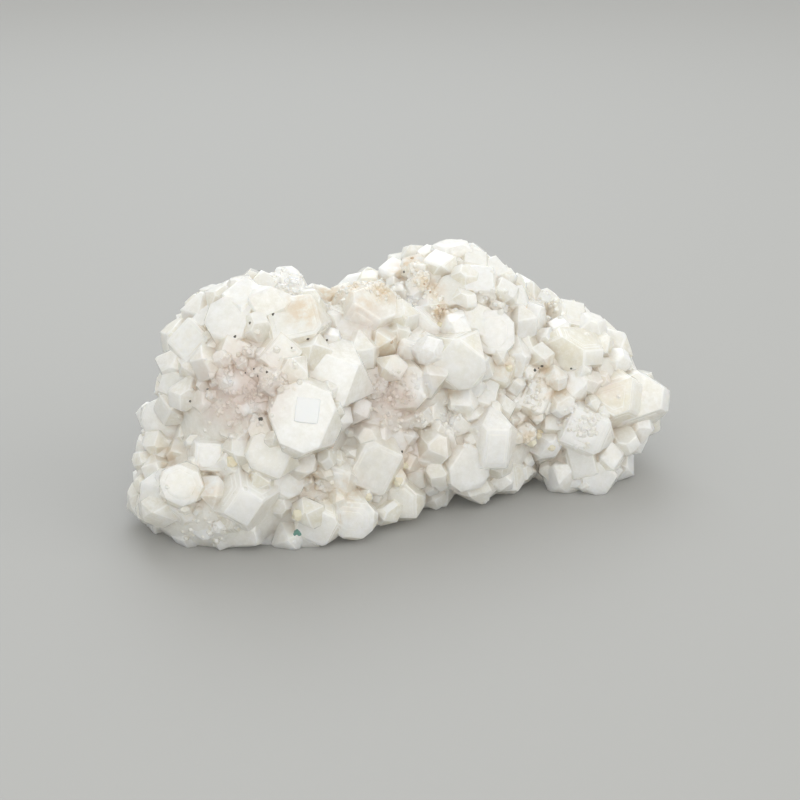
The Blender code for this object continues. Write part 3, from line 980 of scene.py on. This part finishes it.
# %% Specks and grains
GRAIN_COLOURS = {
    "black": (0.045, 0.042, 0.032),
    "green": (0.10, 0.27, 0.22),
    "red": (0.25, 0.08, 0.08),
    "yellow": (0.87, 0.79, 0.58),
    "rust": (0.52, 0.36, 0.24),
    # The plateau's pale bluish colour is a painted reflection.
    "plateau": (0.85, 0.87, 0.89),
}
GRAINS = {
    "black": [
        (-34.8, -4.8, 1.0), (-48, 2.5, 0.6), (-38.5, 6.8, 0.5), (-36.5, 7.8, 0.5),
        (-35.5, 6, 0.5), (-33.3, 7, 0.5), (-37.5, 19.3, 0.45), (-31.8, 21.5, 0.45),
        (-23, 15.3, 0.45), (-41.3, 15.8, 0.5), (-52.5, -0.3, 0.4), (-18.3, 15, 0.45),
        (33.8, 7.5, 0.6), (35.5, 8.5, 0.55), (34.6, 8.0, 0.4), (42.8, 7.8, 0.4),
        (0.5, -13, 0.5), (1, 32, 0.6), (-27, 13, 0.35), (-44, 5, 0.35), (-30, 2.5, 0.35),
    ],
    "green": [(-25.8, -33.0, 1.1), (-25.2, -33.5, 0.9), (-26.3, -33.6, 0.6)],
    "red": [(-7.3, -2.5, 0.6)],
    "yellow": [
        (-41.8, -15.3, 2.6), (-25.8, -28.8, 2.4), (-7.8, -24.3, 1.6), (-0.5, -20.5, 1.8),
        (1.3, -16.5, 1.5), (27.3, 8, 1.8), (33, -10.5, 2.2), (34.5, -9, 1.6), (38, -12, 1.6),
        (10, 18.8, 1.2), (35, -8, 1.4),
    ],
    "rust": [
        (3, 35.5, 0.8), (6, 29, 0.6), (7.5, 27, 0.6), (9.5, 23.5, 0.7), (10.5, 22.8, 0.6),
        (-2, 14.5, 0.6),
    ],
}
GRAIN_LEAN = 0.5
GRAIN_SUNK = 0.1
grain_rng = random.Random(41)
for kind, grains in GRAINS.items():
    for across, up, width in grains:
        place, normal = second_tree.ray_cast(EYE, sight_line(across, up))[:2]
        if place is not None:
            plant_small(
                place, normal, width, GRAIN_LEAN, GRAIN_SUNK, kind, grain_rng, small_masters
            )
print("grains:", {kind: len(grains) for kind, grains in GRAINS.items()})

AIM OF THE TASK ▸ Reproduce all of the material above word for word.

CORRECT ANSWER ▸
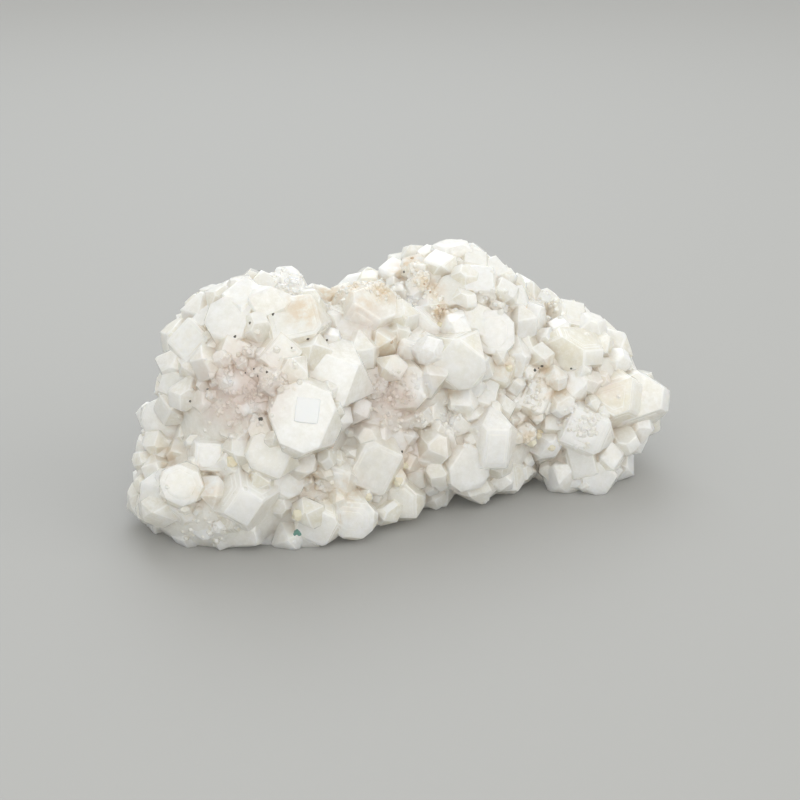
The Blender code for this object continues. Write part 3, from line 980 of scene.py on. This part finishes it.
# %% Specks and grains
GRAIN_COLOURS = {
    "black": (0.045, 0.042, 0.032),
    "green": (0.10, 0.27, 0.22),
    "red": (0.25, 0.08, 0.08),
    "yellow": (0.87, 0.79, 0.58),
    "rust": (0.52, 0.36, 0.24),
    # The plateau's pale bluish colour is a painted reflection.
    "plateau": (0.85, 0.87, 0.89),
}
GRAINS = {
    "black": [
        (-34.8, -4.8, 1.0), (-48, 2.5, 0.6), (-38.5, 6.8, 0.5), (-36.5, 7.8, 0.5),
        (-35.5, 6, 0.5), (-33.3, 7, 0.5), (-37.5, 19.3, 0.45), (-31.8, 21.5, 0.45),
        (-23, 15.3, 0.45), (-41.3, 15.8, 0.5), (-52.5, -0.3, 0.4), (-18.3, 15, 0.45),
        (33.8, 7.5, 0.6), (35.5, 8.5, 0.55), (34.6, 8.0, 0.4), (42.8, 7.8, 0.4),
        (0.5, -13, 0.5), (1, 32, 0.6), (-27, 13, 0.35), (-44, 5, 0.35), (-30, 2.5, 0.35),
    ],
    "green": [(-25.8, -33.0, 1.1), (-25.2, -33.5, 0.9), (-26.3, -33.6, 0.6)],
    "red": [(-7.3, -2.5, 0.6)],
    "yellow": [
        (-41.8, -15.3, 2.6), (-25.8, -28.8, 2.4), (-7.8, -24.3, 1.6), (-0.5, -20.5, 1.8),
        (1.3, -16.5, 1.5), (27.3, 8, 1.8), (33, -10.5, 2.2), (34.5, -9, 1.6), (38, -12, 1.6),
        (10, 18.8, 1.2), (35, -8, 1.4),
    ],
    "rust": [
        (3, 35.5, 0.8), (6, 29, 0.6), (7.5, 27, 0.6), (9.5, 23.5, 0.7), (10.5, 22.8, 0.6),
        (-2, 14.5, 0.6),
    ],
}
GRAIN_LEAN = 0.5
GRAIN_SUNK = 0.1
grain_rng = random.Random(41)
for kind, grains in GRAINS.items():
    for across, up, width in grains:
        place, normal = second_tree.ray_cast(EYE, sight_line(across, up))[:2]
        if place is not None:
            plant_small(
                place, normal, width, GRAIN_LEAN, GRAIN_SUNK, kind, grain_rng, small_masters
            )
print("grains:", {kind: len(grains) for kind, grains in GRAINS.items()})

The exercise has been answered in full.